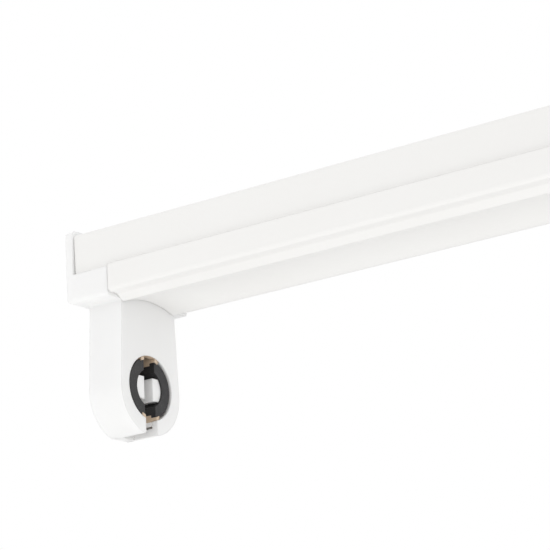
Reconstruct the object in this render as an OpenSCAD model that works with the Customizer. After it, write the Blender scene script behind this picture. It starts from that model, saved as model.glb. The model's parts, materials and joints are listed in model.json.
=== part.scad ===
// Open batten for one T8 lamp: a folded base channel, a clipped cover with two ridges
// and, at each end, a moulded cap whose lampholder hangs below the cover.
// X runs along the fixture, Z = 0 is the ceiling and the fixture hangs towards -Z.

/* [Lamp] */
// Distance between the faces of the two lampholders: a 600 mm lamp is 589.8 mm between cap faces
lamp_gap = 591; // [436:1:1500]
// Distance between the centres of the two pins of a lamp cap
pin_pitch = 12.7; // [12.5:0.05:12.9]
// Diameter of a lamp cap's pins
pin_d = 2.35; // [2.29:0.01:2.5]
// Length of a lamp cap's pins
pin_length = 7.6; // [7:0.1:8]
// Depth of the lamp's axis below the ceiling
lamp_axis_depth = 42.2; // [40:0.1:60]

/* [Base channel] */
// Width of the base channel over its walls
base_w = 31.6; // [30:0.1:60]
// Thickness of the folded steel sheet
sheet_t = 0.5; // [0.4:0.05:0.8]
// Depth of the base channel's walls below the ceiling
base_depth = 14.9; // [13.8:0.1:15.5]
// Width of the lip that is turned in along each wall of the base channel
base_lip = 2.6; // [1.5:0.1:4]
// Bend radius on the outside of the sheet
bend_r = 0.9; // [0.85:0.05:1.2]
// Height of the embossed pads that stand against the ceiling
pad_rise = 1.2; // [0.9:0.05:1.6]
// Radius of the flat top of a pad
pad_r = 9; // [7.5:0.25:10]

/* [Ceiling fixing] */
// Distance between the centres of the two screw slots
screw_pitch = 400; // [300:1:400]
// Width of a screw slot
screw_slot_w = 4.5; // [4:0.1:5.5]
// Length of a screw slot from end to end
screw_slot_l = 12; // [8:0.5:13]
// Distance from the middle of the fixture to the cable entry
cable_x = 62; // [50:1:90]
// Diameter of the hole in the cable grommet
cable_d = 11; // [8:0.5:12]

/* [Cover] */
// Depth of the cover's top edge below the ceiling
joint_depth = 11.6; // [11:0.1:12.2]
// Gap between the cover's walls and the base channel's walls
cover_gap = 0.1; // [0.05:0.05:0.2]
// Depth of the ledge between the cover's wall and its ridge
ledge_depth = 19; // [18.6:0.1:19.6]
// Width of that ledge
ledge_w = 3.4; // [2.5:0.1:4]
// Depth of the ridges, the lowest lines of the cover
ridge_depth = 20.5; // [20:0.1:22]
// Distance of each ridge from the middle of the cover
ridge_y = 10.3; // [9.5:0.1:10.8]
// Height of the arch between the ridges
arch_rise = 1.6; // [1:0.1:2.5]
// Gap between the cover's ends and the end caps
cover_end_gap = 0.1; // [0.05:0.05:0.4]

/* [End cap] */
// Thickness of the end plate at the ceiling
plate_t = 2.6; // [2.4:0.1:3.5]
// How far the end plate's outer face leans in from the ceiling to the underside
plate_lean = 0.6; // [0.1:0.1:1]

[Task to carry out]
Go through the listing and print each line exactly as it appears.

[Solution to this task]
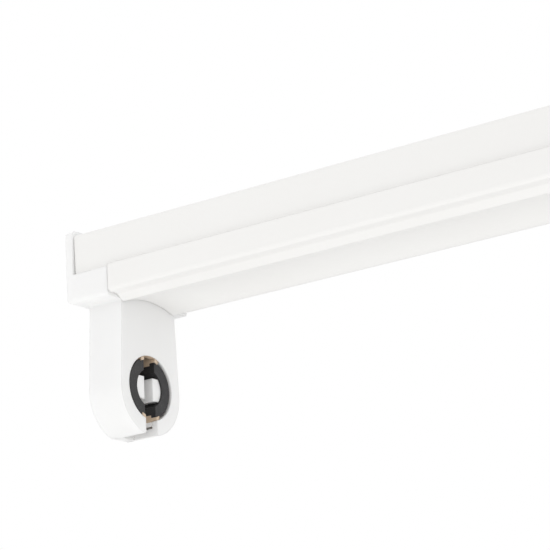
Reconstruct the object in this render as an OpenSCAD model that works with the Customizer. After it, write the Blender scene script behind this picture. It starts from that model, saved as model.glb. The model's parts, materials and joints are listed in model.json.
=== part.scad ===
// Open batten for one T8 lamp: a folded base channel, a clipped cover with two ridges
// and, at each end, a moulded cap whose lampholder hangs below the cover.
// X runs along the fixture, Z = 0 is the ceiling and the fixture hangs towards -Z.

/* [Lamp] */
// Distance between the faces of the two lampholders: a 600 mm lamp is 589.8 mm between cap faces
lamp_gap = 591; // [436:1:1500]
// Distance between the centres of the two pins of a lamp cap
pin_pitch = 12.7; // [12.5:0.05:12.9]
// Diameter of a lamp cap's pins
pin_d = 2.35; // [2.29:0.01:2.5]
// Length of a lamp cap's pins
pin_length = 7.6; // [7:0.1:8]
// Depth of the lamp's axis below the ceiling
lamp_axis_depth = 42.2; // [40:0.1:60]

/* [Base channel] */
// Width of the base channel over its walls
base_w = 31.6; // [30:0.1:60]
// Thickness of the folded steel sheet
sheet_t = 0.5; // [0.4:0.05:0.8]
// Depth of the base channel's walls below the ceiling
base_depth = 14.9; // [13.8:0.1:15.5]
// Width of the lip that is turned in along each wall of the base channel
base_lip = 2.6; // [1.5:0.1:4]
// Bend radius on the outside of the sheet
bend_r = 0.9; // [0.85:0.05:1.2]
// Height of the embossed pads that stand against the ceiling
pad_rise = 1.2; // [0.9:0.05:1.6]
// Radius of the flat top of a pad
pad_r = 9; // [7.5:0.25:10]

/* [Ceiling fixing] */
// Distance between the centres of the two screw slots
screw_pitch = 400; // [300:1:400]
// Width of a screw slot
screw_slot_w = 4.5; // [4:0.1:5.5]
// Length of a screw slot from end to end
screw_slot_l = 12; // [8:0.5:13]
// Distance from the middle of the fixture to the cable entry
cable_x = 62; // [50:1:90]
// Diameter of the hole in the cable grommet
cable_d = 11; // [8:0.5:12]

/* [Cover] */
// Depth of the cover's top edge below the ceiling
joint_depth = 11.6; // [11:0.1:12.2]
// Gap between the cover's walls and the base channel's walls
cover_gap = 0.1; // [0.05:0.05:0.2]
// Depth of the ledge between the cover's wall and its ridge
ledge_depth = 19; // [18.6:0.1:19.6]
// Width of that ledge
ledge_w = 3.4; // [2.5:0.1:4]
// Depth of the ridges, the lowest lines of the cover
ridge_depth = 20.5; // [20:0.1:22]
// Distance of each ridge from the middle of the cover
ridge_y = 10.3; // [9.5:0.1:10.8]
// Height of the arch between the ridges
arch_rise = 1.6; // [1:0.1:2.5]
// Gap between the cover's ends and the end caps
cover_end_gap = 0.1; // [0.05:0.05:0.4]

/* [End cap] */
// Thickness of the end plate at the ceiling
plate_t = 2.6; // [2.4:0.1:3.5]
// How far the end plate's outer face leans in from the ceiling to the underside
plate_lean = 0.6; // [0.1:0.1:1]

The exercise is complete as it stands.